Whoever runs, it remains to be seen whether they’ll fit in in diverse New York City. Political scholar John Mollenkopf of the City University of New York observes that the coalition will have to contend with the perception that “these are all unions of guys, heavily based in ethnic groups that were ascendant a century ago as opposed to groups that are dominant today…. It will be interesting to see how they articulate a working-class philosophy.” Even if the coalition does win at the polls, a few seats on the council won’t sway many budget votes. Decreasing state aid and rising debt service payments will push the city to hold wages and benefits down, and a recession could complicate the picture.

Still, these unions have loyal ranks who will turn out in force to vote.
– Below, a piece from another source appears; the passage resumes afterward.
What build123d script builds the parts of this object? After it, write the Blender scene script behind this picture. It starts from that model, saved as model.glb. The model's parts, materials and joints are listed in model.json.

Being a cop or a firefighter is an instant character reference for many voters. And by seeking out political novices to run for office, observes Hunter College political science professor Kenneth Sherrill, the coalition is doing the work urban political parties used to do. “Somebody’s got to recruit candidates, to encourage people to contemplate careers in public life,” he says. That means that even if things don’t work out in 2001, the coalition may find long-term success by filling voids in the political system.

Perhaps most critically, the unions represent the crucial blue-collar votes that both major parties need in every election. That means the coalition can “win” without winning, by attracting enough votes to wring promises from more successful candidates.

“Once you become an entity to be contended with there’s a value to it,” says Scotto. “We have not really taken advantage of our leverage and our power in the last 10 years. It’s over. Labor is finally waking up.”